## SOURCE MATERIAL
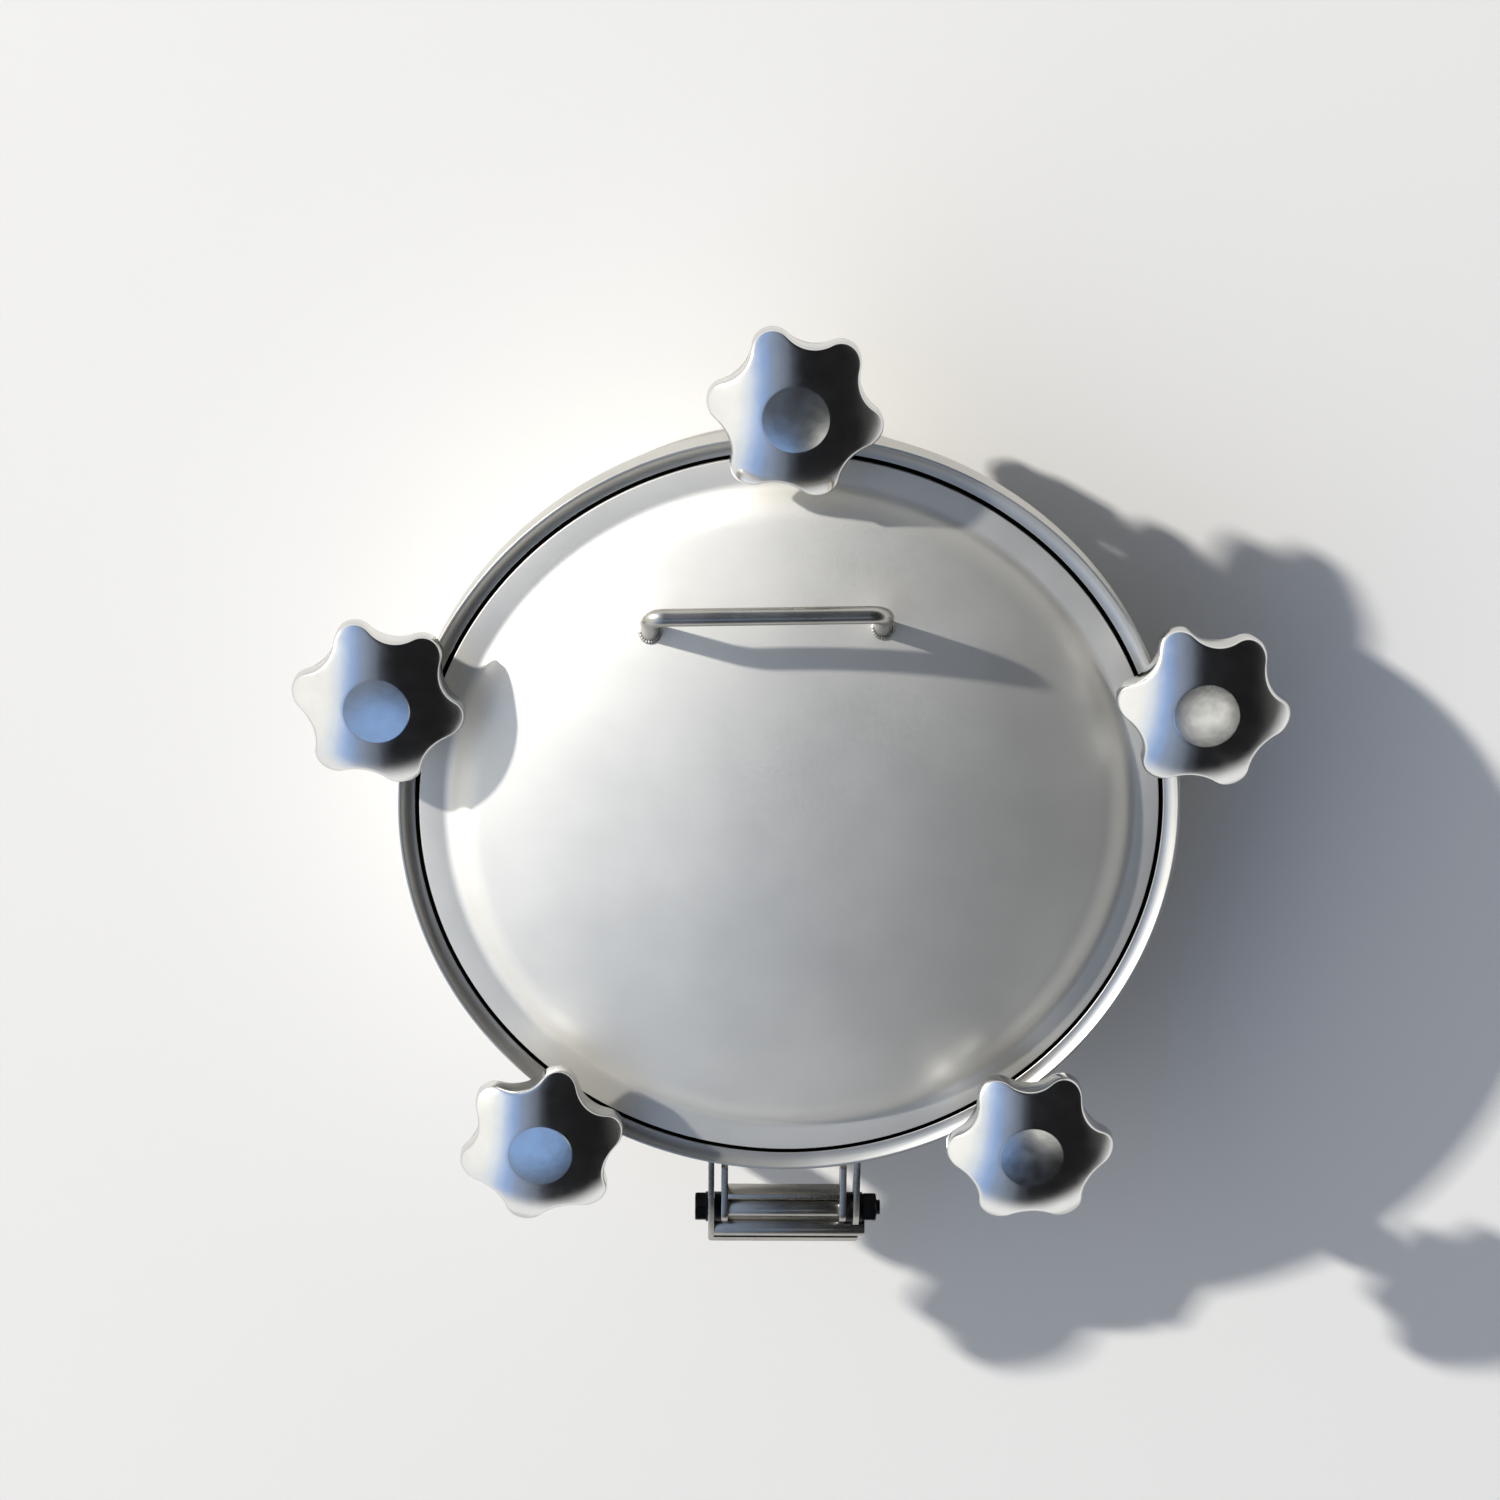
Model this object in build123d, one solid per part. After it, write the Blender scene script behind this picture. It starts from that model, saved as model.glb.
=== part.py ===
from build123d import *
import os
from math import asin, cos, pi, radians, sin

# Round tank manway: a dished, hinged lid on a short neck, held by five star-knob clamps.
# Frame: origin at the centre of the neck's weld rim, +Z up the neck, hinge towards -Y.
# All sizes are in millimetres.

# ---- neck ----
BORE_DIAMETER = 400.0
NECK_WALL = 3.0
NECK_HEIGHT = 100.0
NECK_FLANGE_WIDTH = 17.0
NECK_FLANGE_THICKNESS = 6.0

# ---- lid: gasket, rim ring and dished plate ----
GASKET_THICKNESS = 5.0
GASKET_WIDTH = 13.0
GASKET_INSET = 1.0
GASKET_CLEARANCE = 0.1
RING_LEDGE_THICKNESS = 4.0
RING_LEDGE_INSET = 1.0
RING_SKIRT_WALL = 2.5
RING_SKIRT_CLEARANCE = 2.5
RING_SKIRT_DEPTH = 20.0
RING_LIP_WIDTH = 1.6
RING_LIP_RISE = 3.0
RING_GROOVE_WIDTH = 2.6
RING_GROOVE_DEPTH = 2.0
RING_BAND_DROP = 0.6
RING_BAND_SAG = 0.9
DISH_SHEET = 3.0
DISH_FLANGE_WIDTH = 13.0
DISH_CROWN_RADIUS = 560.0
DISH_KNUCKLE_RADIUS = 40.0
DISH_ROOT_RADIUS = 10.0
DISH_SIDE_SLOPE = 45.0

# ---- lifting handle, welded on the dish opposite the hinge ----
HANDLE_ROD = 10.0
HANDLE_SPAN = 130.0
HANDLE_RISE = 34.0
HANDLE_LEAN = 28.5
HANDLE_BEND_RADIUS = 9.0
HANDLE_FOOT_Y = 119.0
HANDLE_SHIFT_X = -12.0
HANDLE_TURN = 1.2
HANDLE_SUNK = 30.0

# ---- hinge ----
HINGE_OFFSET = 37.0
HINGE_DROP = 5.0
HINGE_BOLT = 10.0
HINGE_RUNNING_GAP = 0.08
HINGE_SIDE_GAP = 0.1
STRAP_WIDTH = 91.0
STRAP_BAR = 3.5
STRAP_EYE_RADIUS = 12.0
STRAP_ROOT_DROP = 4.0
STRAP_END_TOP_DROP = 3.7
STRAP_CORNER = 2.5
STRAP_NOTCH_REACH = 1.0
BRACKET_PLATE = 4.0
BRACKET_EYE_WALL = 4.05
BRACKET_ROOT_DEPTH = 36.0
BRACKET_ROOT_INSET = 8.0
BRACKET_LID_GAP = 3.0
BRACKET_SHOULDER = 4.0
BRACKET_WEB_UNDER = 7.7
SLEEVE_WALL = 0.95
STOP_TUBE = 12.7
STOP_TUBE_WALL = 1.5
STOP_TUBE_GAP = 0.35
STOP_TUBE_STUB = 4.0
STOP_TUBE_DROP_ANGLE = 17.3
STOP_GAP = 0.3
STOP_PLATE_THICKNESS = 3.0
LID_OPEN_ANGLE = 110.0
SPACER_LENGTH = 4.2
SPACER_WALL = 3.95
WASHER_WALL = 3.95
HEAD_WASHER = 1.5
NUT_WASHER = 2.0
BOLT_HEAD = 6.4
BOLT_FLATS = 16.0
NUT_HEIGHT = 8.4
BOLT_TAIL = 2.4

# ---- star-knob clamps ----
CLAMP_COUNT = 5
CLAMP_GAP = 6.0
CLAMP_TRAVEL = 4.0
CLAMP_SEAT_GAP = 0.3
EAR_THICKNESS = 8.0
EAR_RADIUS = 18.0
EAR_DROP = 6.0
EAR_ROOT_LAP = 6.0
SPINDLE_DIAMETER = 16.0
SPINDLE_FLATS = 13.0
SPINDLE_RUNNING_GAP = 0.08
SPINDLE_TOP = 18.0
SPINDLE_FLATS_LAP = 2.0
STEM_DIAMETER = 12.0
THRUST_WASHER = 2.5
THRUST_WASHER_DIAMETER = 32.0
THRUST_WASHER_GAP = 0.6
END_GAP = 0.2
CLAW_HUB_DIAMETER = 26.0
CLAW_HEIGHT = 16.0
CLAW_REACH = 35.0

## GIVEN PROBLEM
Lines from the beginning of the data above through the line containing "from math import asin, cos, pi, radians, sin" are to be returned exactly, and no others.

## TASK ANSWER
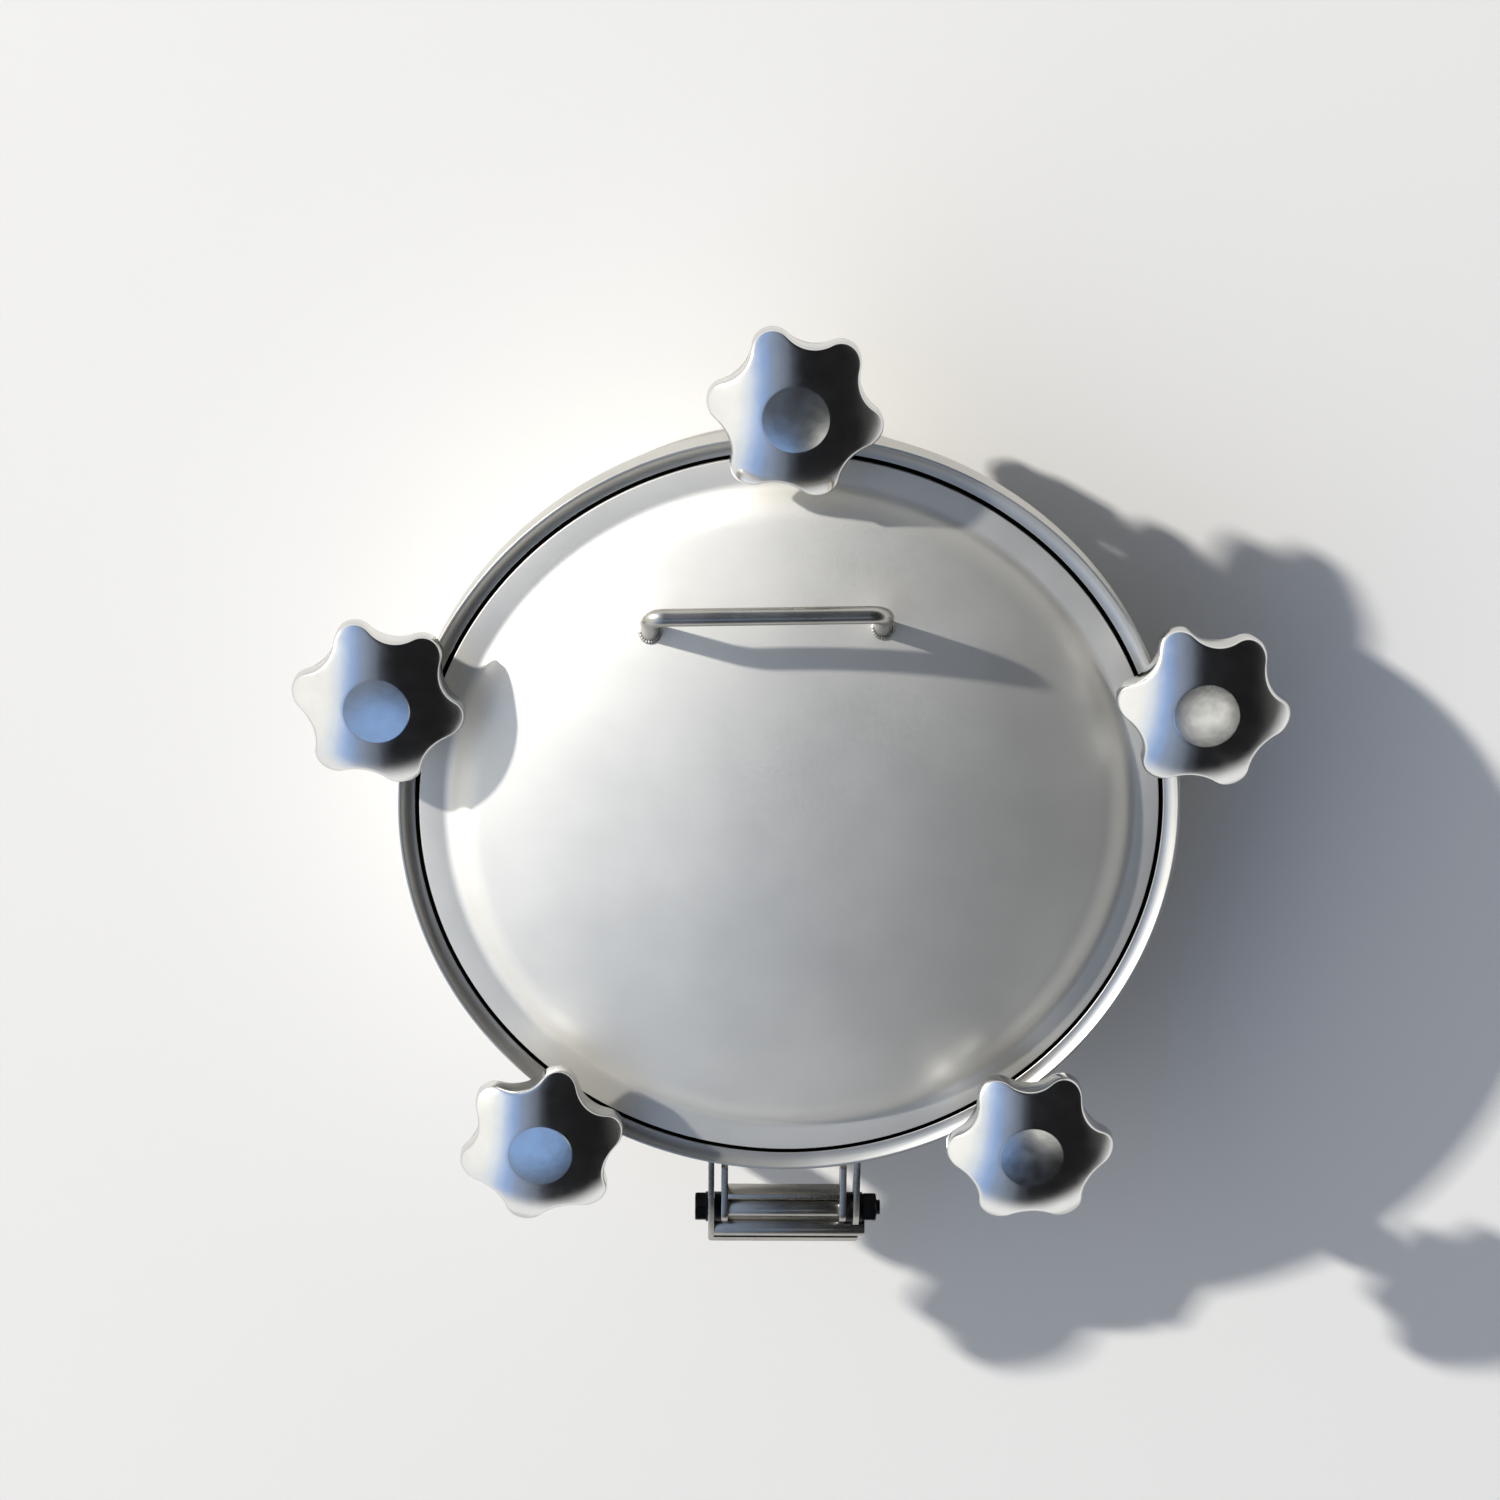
Model this object in build123d, one solid per part. After it, write the Blender scene script behind this picture. It starts from that model, saved as model.glb.
=== part.py ===
from build123d import *
import os
from math import asin, cos, pi, radians, sin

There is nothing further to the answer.